What in the individual constitutes the expansion of “total awareness”, via a “stillness” bringing about and the “end of motion”, is in the macrocosm analogous to the end of a cycle, Guenon explains:
If carried to its extreme limit the contraction of time would in the end reduce it to a single instant, and then duration would really have ceased to exist for it is evident that there can no longer be any succession within the instant….As soon as succession has come to an end, or in symbolic terms ‘the wheel has ceased to turn’, all that exists can not but be in perfect simultaneity (“Reign of Quantity and Sign of the Times”, 160).
However, as Empodecles, and related cyclic doctrines inform, as even observation of natural cycles such as the daily, lunar, and annual display, one terminal point in a certain cycle is precisely the initiating point in one to follow, Guenon continues:
The end of a cycle….is really only the end of the corporeal world itself in quite a relative sense….in reality the corporeal world is not annihilated but ‘transmuted’ and immediately receives a new existence, because, beyond the ‘stopping-point’ corresponding to the unique instant at which time is no more, ‘the wheel begins to turn again for the accomplishment of another cycle’ (“Reign of Quantity”, 162).
Far reaching is the scope of these workings of reality, Kingsley states, included within and extending to all things, individual, formal, and informal, alike—or, as Guenon might say, in every state of Being (or in the geometrical symbolism of the cross, in every degree of individual manifestation, and every degree of Universal manifestation—that is, every “world”).
As Kingsley soon notes though, with everything therein considered, a ramification that becomes obvious is a certain lack of freedom, because “every soul is dragged out of heaven once more at the beginning of a new cycle, as it most definitely will be, the illusion will start all over again Reality, 469)”. In fact, to the ire of modern man, as Kingsley explains this tradition—no :free will” exists at all.
For Guenon, freedom is but a “possibility”. As an “absence of constraint”, freedom can enter no limitation, and consequently can only proceed from non-duality—thus, freedom begins as a metaphysical possibility—for the individual, freedom is but relative, because “the Unity of Being is the principle of freedom in particular beings as well as in Universal Being, a being will be free to the extent it participates in this unity (Multiple States of Being, 92)”. This metaphysical unity Guenon mentions individual beings participating in, might then be seen as akin to the “stillness” of Parmenides and Empodecles, Kingsley mentions, with his dismissal of free will in mind:
There is a cosmic law….which states that whenever you come to the point of total pointlessness some other point is lying behind it…But you also know that the return of the soul to freedom is just as transitory; just as illusory….But inwardly its all over. The drama has no substance. To find that stillness means neither being drawn into the illusions nor trying to escape them. It means that, even when trapped we are free. And even when apparently incarnated we know what it is, at any moment, not to be incarnated. For we are not only where we are. We are exactly where we will always be (473).

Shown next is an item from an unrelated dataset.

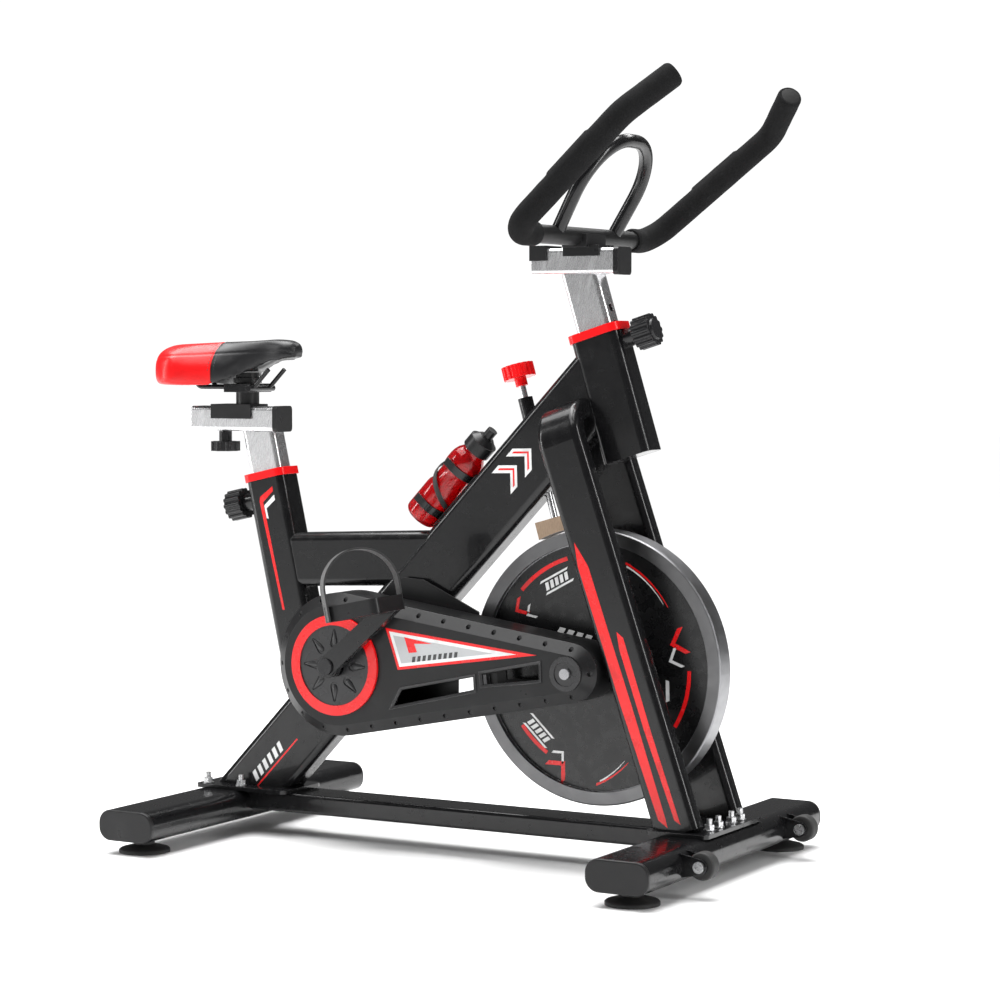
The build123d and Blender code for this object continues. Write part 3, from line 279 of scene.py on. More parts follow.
def felt():
    """Pressed brown wool felt."""
    made = Recipe("felt", (0.30, 0.20, 0.12), 0.95, Sheen_Weight=0.5, Sheen_Roughness=0.6)
    fibres = made.noise(700, 6, made.stretched(1, 1, 0.35))
    made.set("Base Color", made.blend(fibres, (0.20, 0.13, 0.08), (0.40, 0.28, 0.18)))
    made.bump(fibres, 0.7, 0.5 * MM)
    return made.material


def saddle_vinyl(seam_x):
    """Embossed vinyl: red behind the cross seam and black in front of it, darker in the seam."""
    vinyl = Recipe("saddle_vinyl", BLACK, 0.34, Specular_IOR_Level=0.3, Coat_Weight=0.08, Coat_Roughness=0.3)
    x = vinyl.axis("X")
    front = vinyl.span(x, seam_x - 0.3 * MM, seam_x + 0.3 * MM)
    grain = vinyl.cells(620)
    rubbed = vinyl.span(vinyl.noise(18, 4), 0.45, 0.7)
    red = vinyl.blend(vinyl.maths("MULTIPLY", rubbed, 0.6), RED, (0.62, 0.010, 0.012))
    black = vinyl.blend(rubbed, (0.012, 0.012, 0.013), (0.024, 0.024, 0.025))
    both = vinyl.blend(front, red, black)
    off = vinyl.maths("ABSOLUTE", vinyl.maths("SUBTRACT", x, seam_x))
    vinyl.set("Base Color", vinyl.blend(vinyl.span(off, 0.4 * MM, 1.4 * MM), (0.004, 0.004, 0.004), both))
    vinyl.set("Roughness", vinyl.span(rubbed, 0, 1, 0.40, 0.28))
    vinyl.bump(vinyl.span(grain, 0.05, 0.5), 0.22, 0.14 * MM, 0)
    return vinyl.material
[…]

The cultivation of the “stillness” producing this state involves, as seen earlier, achieving a “total awareness” that “shrinks” as it were all motion into motionlessness, or all quantity (plurality) into pure quality (unity) within the individual. Empodecles enlists a particular method:
After the certainty that Love is good and Strife is bad comes the conviction that Love is bad, Strife is good. But after this certainty, too, has come and gone we are left with the growing sense that Empodecles is concerned with something far subtler than any fixed identification of either as simply good or bad. It all comes down to the need to discover, in each single instant, what happens to be good or bad for that particular moment. And only one factor can help us now. This is the razor sharp awareness, the totally focused sensitivity to the present moment, known to the Greeks as metis….metis is as silently meaningful to Parmenides as it is to him (Empodecles)….it lies so close to the core of both of their teachings (Reality, 455).

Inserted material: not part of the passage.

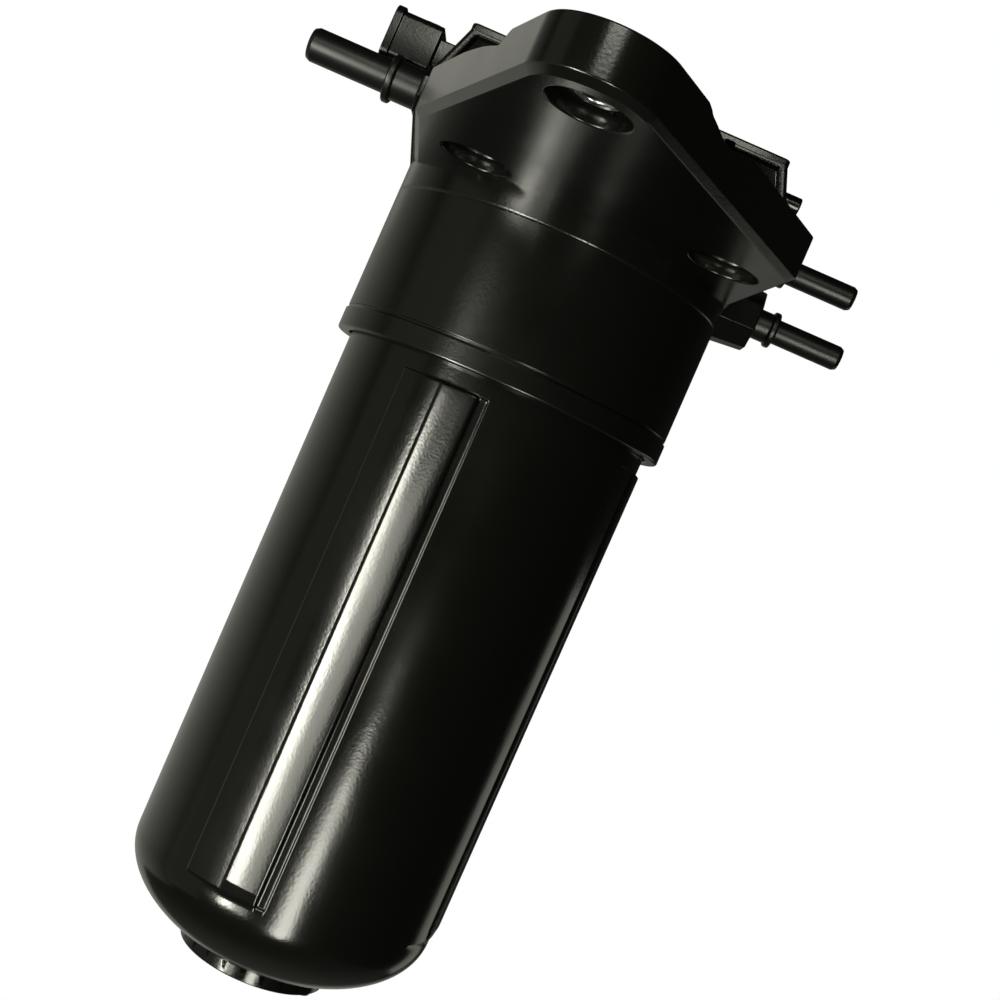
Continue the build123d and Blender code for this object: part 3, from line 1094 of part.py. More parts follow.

This “metis” then, which engenders “kairos”—the “moment”, the “eternal present”—the metaphysical freedom that is Guenon’s “Unity of Being”, is as Kingsley translates Empodecle’s poem, “no mere mortal metis”; perhaps some would compare this with the contrast between dianoia and doxa verses theoria and noesis—but in any event, it is a divine quality, for:
Love is divine. Strife is divine. Each one of the four elements or roots is divine. So whatever you see or hear is divine. And whatever you see or hear with is divine. This means that when you manage to separate your awareness into one pure element—not by thinking about it, simply by doing it—you are pure divinity….not to perceive, but to perceive…perceiving—to watch the perceptive process itself….Nothing is to be left out. Not the slightest preference is to be shown to one sense as opposed to any other. And this choiceless, all embracing awareness can only happen in one moment: right now (348, 511).
The motion made motioneless in the eternal now through divine perception, metis, perceiving Itself, shares another kinship in traditional symbolism–the “wu wei” of the Taoist “Transcendent Man” described by Guenon, one who has reached the goal, and attained “metaphysical freedom” in actuality. Thus, perhaps aprapos, we conclude these very casual observations with Guenon’s description of that state in his “Great Triad”, as translated by Mr. Kingsley:
Heaven is as it were made manifest to them through him. Because his action, or rather his influence, is ‘central’, it imitates—and from the point of view of the world of humanity it also ‘incarnates’ the ‘Activity of Heaven’. This influence is ‘actionless’, which means that it does not involve any external activity. The ‘One and only Man’ exercises his role as ‘unmoved mover’ from his position at the center. He controls everything without intervening in anything (127).